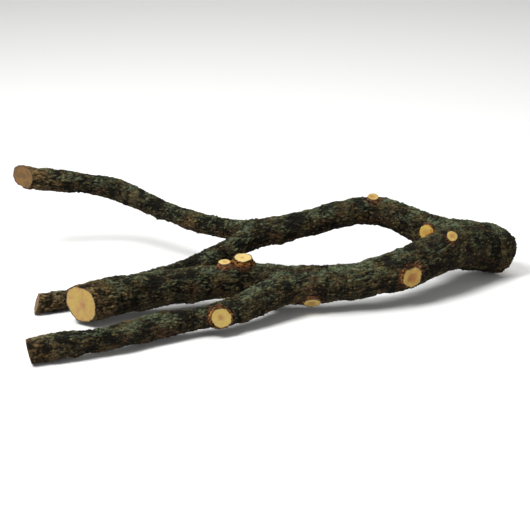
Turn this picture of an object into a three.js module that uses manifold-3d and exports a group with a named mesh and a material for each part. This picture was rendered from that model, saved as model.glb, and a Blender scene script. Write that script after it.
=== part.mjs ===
// A fallen tree branch, sawn off at the butt and at its four tips, lying on the ground.
// Millimetres, +Z up. +X runs from the tips to the butt, and the ground is z = 0.
import * as THREE from 'three';
import { mergeVertices } from 'three/addons/utils/BufferGeometryUtils.js';
import Module from 'manifold-3d';

const wasm = await Module();
wasm.setup();

const SIDES = 18; // flats round a limb
const RING_STEP = 11; // distance between two rings of a limb
const GAP = 0.3; // clearance between two pieces of the branch
const CUTTER = 1200; // side of the boxes that cut, wider than the branch
const LUMP_SHARE = 0.035; // how far a limb's surface leaves a round section, of its radius
const LUMP_LENGTH = 34; // length of one swelling along a limb

// Each limb: [x, y, z, radius] where its middle line passes, from its butt side to its tip.
const STEM = [
  [296, 4, 20, 26.5],
  [280, -2, 25, 27],
  [256, -9, 33, 27.5],
  [231, -17, 41, 27.5],
  [208, -28, 48, 26],
  [196, -32, 50, 20],
];
const BACK_LIMB = [
  [240, -14, 38, 23],
  [209, -23, 50, 24],
  [189, -13, 58, 21],
  [166, 5, 68, 16.5],
  [135, 26, 76, 17],
  [97, 28, 74, 15.5],
  [60, 30, 66, 15],
  [27, 37, 58, 16.5],
  [-2, 50, 52, 16.5],
  [-14, 55, 50, 11],
];
const HIGH_TWIG = [
  [16, 45, 54, 15],
  [-7, 59, 52, 13.5],
  [-24, 71, 52, 12],
  [-56, 95, 55, 11.5],
  [-87, 130, 61, 11],
  [-118, 166, 69, 12.5],
  [-139, 188, 75, 13],
  [-169, 198, 80, 12.5],
  [-207, 201, 86, 13],
  [-262, 206, 96, 13],
];
const LOW_TWIG = [
  [18, 42, 55, 14],
  [-13, 38, 47, 13.5],
  [-39, 25, 41, 12.5],
  [-75, 10, 34, 11.5],
  [-113, 2, 26, 11.5],
  [-153, 1, 19, 11],
  [-198, -2, 13, 11],
  [-276, -14, 9.8, 11],
];
const FRONT_LIMB = [
  [236, -18, 40, 22],
  [203, -41, 47, 24.5],
  [174, -58, 44, 23.5],
  [143, -69, 38, 22.5],
  [104, -77, 33, 20.5],
  [68, -77, 30, 20.5],
  [32, -73, 29, 21],
  [4, -66, 29, 21],
  [-8, -62, 29, 14],
];
const THICK_LIMB = [
  [24, -72, 29, 19],
  [-7, -55, 29, 20],
  [-31, -42, 29, 19],
  [-67, -37, 28, 18.5],
  [-104, -41, 28, 19.5],
  [-139, -43, 27, 20.5],
  [-172, -46, 26, 20.5],
  [-246, -72, 24, 21.5],
];
const NEAR_TWIG = [
  [24, -72, 28, 17],
  [-10, -87, 28, 17],
  [-37, -102, 25, 16],
  [-67, -113, 21, 14.5],
  [-102, -116, 18, 12.5],
  [-147, -126, 16.5, 14.2],
  [-193, -143, 16, 13],
  [-227, -150, 16, 12.5],
  [-252, -151, 15, 14],
  [-306, -158, 11.5, 13.5],
];

// Sawn ends: a point on the cut and the way that the cut faces.
const BUTT_CUT = { point: [279, -2, 25], facing: [0.95, 0.27, -0.28] };
const HIGH_CUT = { point: [-243, 204, 93], facing: [-0.8, -0.6, 0.1] };
const LOW_CUT = { point: [-259, -12, 10.5], facing: [-0.95, 0.02, 0.3] };
const THICK_CUT = { point: [-219, -60, 25], facing: [-0.774, -0.632, -0.02] };
const NEAR_CUT = { point: [-287, -156, 14], facing: [-0.97, 0.1, -0.22] };

// Where the branch divides: the plane across the parent limb, and the plane between its two children.
const STEM_FORK = {
  across: { point: [190, -35, 61], facing: [0.95, -0.15, -0.25] },
  between: { point: [178, -43, 60], facing: [0.3, 0.95, 0] },
};
const BACK_FORK = {
  across: { point: [2, 48, 53], facing: [0.95, -0.25, 0.2] },
  between: { point: [2, 48, 53], facing: [0.2, 0.97, 0.1] },
};
const FRONT_FORK = {
  across: { point: [4, -68, 29], facing: [1, 0, 0] },
  between: { point: [4, -68, 29], facing: [-0.1, 1, 0] },
};

// Knots, where a side branch was sawn off. along: distance down the limb's middle line. turn: degrees
// from the limb's top towards -Y at which the knot stands. look: the same, for the way that its sawn
// face looks, where that differs. foot: how far from the middle line it starts, as a share of the
// limb's radius. reach: from there to the sawn face.
const KNOTS = {
  backLimb: [
    { along: 39.5, turn: 82.5, foot: 1.2, look: 45, reach: 21, radius: 5.8 },
    { along: 59, turn: 78, foot: 0.7, look: 66, reach: 9.5, radius: 8.6 },
    { along: 131, turn: 18, reach: 19, radius: 6 },
  ],
  frontLimb: [
    { along: 115, turn: 93, reach: 24.5, radius: 13.2 },
    { along: 220, turn: 136, reach: 22, radius: 9 },
  ],
  thickLimb: [
    { along: 66, turn: 12, reach: 29, radius: 10.8 },
    { along: 87, turn: 6, reach: 23.5, radius: 6.3 },
  ],
  nearTwig: [{ along: 115, turn: 82, reach: 18.5, radius: 11.6 }],
};
const KNOT_SIDES = 16;
const KNOT_FLARE = 1.2; // the collar round a knot's foot, of the face's radius

// Buds: low bumps where a shoot never grew, measured like the knots.
const BUDS = {
  highTwig: [
    { along: 142, turn: 165, reach: 14.5, radius: 5 },
    { along: 214, turn: 170, reach: 15.5, radius: 5.5 },
  ],
  nearTwig: [
    { along: 276, turn: 168, reach: 15.5, radius: 4.5 },
    { along: 277, turn: 2, reach: 15.5, radius: 5.5 },
  ],
};
const BUD_STEPS = 4;

const colour = { bark: 0x393d30 };

function solidOf(geometry) {
  geometry.deleteAttribute('normal');
  geometry.deleteAttribute('uv');
  const merged = mergeVertices(geometry, 1e-4);
  return new wasm.Manifold(new wasm.Mesh({
    numProp: 3,
    vertProperties: new Float32Array(merged.attributes.position.array),
    triVerts: new Uint32Array(merged.index.array),
  }));
}

function geometryOf(solid) {
  const mesh = solid.getMesh();
  const geometry = new THREE.BufferGeometry();
  geometry.setAttribute('position', new THREE.BufferAttribute(mesh.vertProperties, 3));
  geometry.setIndex(new THREE.BufferAttribute(mesh.triVerts, 1));
  geometry.computeVertexNormals();
  return geometry;
}

const vector = (xyz) => new THREE.Vector3(...xyz);

function middleLine(stations) {
  const points = stations.map(([x, y, z]) => new THREE.Vector3(x, y, z));
  return new THREE.CatmullRomCurve3(points, false, 'centripetal');
}

// The radius at a share of the limb's length, eased between the stations on both sides.
function radiusAt(stations, curve, share) {
  const place = curve.getUtoTmapping(share) * (stations.length - 1);
  const before = Math.min(Math.floor(place), stations.length - 2);
  const radius = (index) => stations[index][3];
  const eased = THREE.MathUtils.smoothstep(place - before, 0, 1);
  return THREE.MathUtils.lerp(radius(before), radius(before + 1), eased);
}

// A turned, tapering bar bent along its middle line, with swellings that wander round it.
function limb(stations, seed) {
  const curve = middleLine(stations);
  const length = curve.getLength();
  const rings = Math.round(length / RING_STEP);
  const profile = [new THREE.Vector2(0, 0)];
  for (let ring = 0; ring <= rings; ring += 1) {
    profile.push(new THREE.Vector2(radiusAt(stations, curve, ring / rings), ring));
  }
  profile.push(new THREE.Vector2(0, rings));
  const bar = new THREE.LatheGeometry(profile, SIDES);
  const frames = curve.computeFrenetFrames(rings);
  const at = bar.attributes.position;
  for (let index = 0; index < at.count; index += 1) {
    const ring = Math.round(at.getY(index));
    const turn = Math.atan2(at.getZ(index), at.getX(index));
    const along = (ring / rings) * (length / LUMP_LENGTH) + seed;
    const lumps = Math.sin(2 * turn + 2.1 * along) + Math.sin(3 * turn - 3.7 * along);
    const radius = Math.hypot(at.getX(index), at.getZ(index)) * (1 + LUMP_SHARE * lumps);
    const point = curve.getPointAt(ring / rings);
    point.addScaledVector(frames.normals[ring], radius * Math.sin(turn));
    point.addScaledVector(frames.binormals[ring], radius * Math.cos(turn));
    at.setXYZ(index, point.x, point.y, point.z);
  }
  return solidOf(bar);
}

// Where a knot or a bud stands: its foot, and the direction that it looks.
function standing(stations, { along, turn, look = turn, foot = 0 }) {
  const curve = middleLine(stations);
  const share = along / curve.getLength();
  const ahead = curve.getTangentAt(share);
  const up = new THREE.Vector3(0, 0, 1).addScaledVector(ahead, -ahead.z).normalize();
  const side = new THREE.Vector3().crossVectors(up, ahead);
  const pointing = (degrees) => {
    const angle = THREE.MathUtils.degToRad(degrees);
    return up.clone().multiplyScalar(Math.cos(angle)).addScaledVector(side, Math.sin(angle));
  };
  const start = curve.getPointAt(share);
  start.addScaledVector(pointing(turn), foot * radiusAt(stations, curve, share));
  return { start, direction: pointing(look) };
}

// A turned profile, [radius, height] pairs from the foot up, stood on the limb.
function stood(stations, place, pairs) {
  const profile = pairs.map(([radius, height]) => new THREE.Vector2(radius, height));
  const shape = new THREE.LatheGeometry(profile, KNOT_SIDES);
  const { start, direction } = standing(stations, place);
  shape.applyQuaternion(new THREE.Quaternion().setFromUnitVectors(new THREE.Vector3(0, 1, 0), direction));
  shape.translate(start.x, start.y, start.z);
  return solidOf(shape);
}

function knot(stations, place) {
  const { radius, reach } = place;
  return stood(stations, place, [
    [0, 0],
    [radius * 0.8, 0],
    [radius * KNOT_FLARE, reach * 0.6],
    [radius, reach],
    [0, reach],
  ]);
}

function bud(stations, place) {
  const { radius, reach } = place;
  const pairs = [[0, 0], [radius, 0]];
  for (let step = 0; step <= BUD_STEPS; step += 1) {
    const angle = (step / BUD_STEPS) * (Math.PI / 2);
    pairs.push([radius * Math.cos(angle), reach - radius + radius * Math.sin(angle)]);
  }
  pairs[pairs.length - 1][0] = 0;
  return stood(stations, place, pairs);
}

// Half of space as a box: all that lies beyond the point in the given direction.
function beyond(point, direction) {
  const facing = vector(direction).normalize();
  const box = new THREE.BoxGeometry(CUTTER, CUTTER, CUTTER);
  box.translate(0, 0, CUTTER / 2);
  box.applyQuaternion(new THREE.Quaternion().setFromUnitVectors(new THREE.Vector3(0, 0, 1), facing));
  box.translate(...point);
  return solidOf(box);
}

function sawn(solid, cut) {
  return solid.subtract(beyond(cut.point, cut.facing));
}

// Keeps the side that a fork's plane faces, short of the plane by half the clearance.
function keep(solid, { point, facing }) {
  const start = vector(point).addScaledVector(vector(facing).normalize(), GAP / 2);
  return solid.intersect(beyond(start.toArray(), facing));
}

const turned = ({ point, facing }) => ({ point, facing: facing.map((part) => -part) });
const parentSide = (solid, { across }) => keep(solid, across);
const firstChild = (solid, { across, between }) => keep(keep(solid, turned(across)), between);
const secondChild = (solid, { across, between }) => keep(keep(solid, turned(across)), turned(between));

// A limb with its knots and buds.
function grown(stations, seed, { knots = [], buds = [] } = {}) {
  let solid = limb(stations, seed);
  for (const place of knots) solid = solid.add(knot(stations, place));
  for (const place of buds) solid = solid.add(bud(stations, place));
  return solid;
}

const stem = sawn(grown(STEM, 0.4), BUTT_CUT);
const backLimb = grown(BACK_LIMB, 1.3, { knots: KNOTS.backLimb });
const frontLimb = grown(FRONT_LIMB, 2.2, { knots: KNOTS.frontLimb });
const highTwig = sawn(grown(HIGH_TWIG, 3.1, { buds: BUDS.highTwig }), HIGH_CUT);
const lowTwig = sawn(grown(LOW_TWIG, 4.6), LOW_CUT);
const thickLimb = sawn(grown(THICK_LIMB, 5.2, { knots: KNOTS.thickLimb }), THICK_CUT);
const nearTwig = sawn(grown(NEAR_TWIG, 6.5, { knots: KNOTS.nearTwig, buds: BUDS.nearTwig }), NEAR_CUT);

const atStemFork = stem.add(backLimb).add(frontLimb);
const atBackFork = backLimb.add(highTwig).add(lowTwig);
const atFrontFork = frontLimb.add(thickLimb).add(nearTwig);

const pieces = {
  stem: parentSide(atStemFork, STEM_FORK),
  back_limb: parentSide(firstChild(atStemFork.add(atBackFork), STEM_FORK), BACK_FORK),
  front_limb: parentSide(secondChild(atStemFork.add(atFrontFork), STEM_FORK), FRONT_FORK),
  high_twig: firstChild(atBackFork, BACK_FORK),
  low_twig: secondChild(atBackFork, BACK_FORK),
  thick_limb: firstChild(atFrontFork, FRONT_FORK),
  near_twig: secondChild(atFrontFork, FRONT_FORK),
};

const branch = new THREE.Group();
for (const [name, solid] of Object.entries(pieces)) {
  const bark = new THREE.MeshStandardMaterial({ color: colour.bark, roughness: 0.9, metalness: 0 });
  const piece = new THREE.Mesh(geometryOf(solid), bark);
  piece.name = name;
  branch.add(piece);
}

// The origin is under the middle of the whole branch, on the ground.
const box = new THREE.Box3().setFromObject(branch);
const middle = box.getCenter(new THREE.Vector3());
branch.position.set(-middle.x, -middle.y, -box.min.z);

export default branch;
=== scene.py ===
"""A fallen tree branch: rough dark bark, sawn ends and sawn knots, lying on a pale floor. Metres."""
import math

import bpy
import bmesh
import numpy as np
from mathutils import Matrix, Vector
from mathutils.bvhtree import BVHTree


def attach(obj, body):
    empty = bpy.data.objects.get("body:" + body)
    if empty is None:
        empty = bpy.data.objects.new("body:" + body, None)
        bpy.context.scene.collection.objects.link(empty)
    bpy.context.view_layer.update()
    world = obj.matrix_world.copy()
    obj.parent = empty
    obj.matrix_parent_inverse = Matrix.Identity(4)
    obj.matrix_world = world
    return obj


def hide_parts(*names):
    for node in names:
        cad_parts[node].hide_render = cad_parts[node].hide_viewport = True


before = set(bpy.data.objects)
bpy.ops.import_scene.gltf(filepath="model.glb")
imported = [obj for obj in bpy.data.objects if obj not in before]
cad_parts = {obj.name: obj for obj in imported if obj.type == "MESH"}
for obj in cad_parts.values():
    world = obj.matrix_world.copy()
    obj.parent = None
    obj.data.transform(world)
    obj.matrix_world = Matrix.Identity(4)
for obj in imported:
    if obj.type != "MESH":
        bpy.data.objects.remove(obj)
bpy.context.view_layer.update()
bpy.ops.object.select_all(action="DESELECT")

MM = 0.001
PER_METRE = (1000, 1000, 1000)  # turns metres into millimetres for the patterns
SAP_SHIFT = (37.0, 0, 91.0)  # moves each next sap line's pattern on, so that no two limbs match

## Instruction
Your answer should be exactly the lines of the data above, from the first through the line containing "const LUMP_LENGTH = 34;".

## Task response
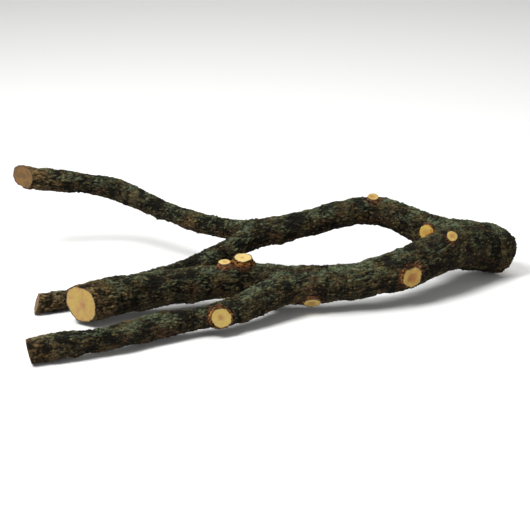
Turn this picture of an object into a three.js module that uses manifold-3d and exports a group with a named mesh and a material for each part. This picture was rendered from that model, saved as model.glb, and a Blender scene script. Write that script after it.
=== part.mjs ===
// A fallen tree branch, sawn off at the butt and at its four tips, lying on the ground.
// Millimetres, +Z up. +X runs from the tips to the butt, and the ground is z = 0.
import * as THREE from 'three';
import { mergeVertices } from 'three/addons/utils/BufferGeometryUtils.js';
import Module from 'manifold-3d';

const wasm = await Module();
wasm.setup();

const SIDES = 18; // flats round a limb
const RING_STEP = 11; // distance between two rings of a limb
const GAP = 0.3; // clearance between two pieces of the branch
const CUTTER = 1200; // side of the boxes that cut, wider than the branch
const LUMP_SHARE = 0.035; // how far a limb's surface leaves a round section, of its radius
const LUMP_LENGTH = 34; // length of one swelling along a limb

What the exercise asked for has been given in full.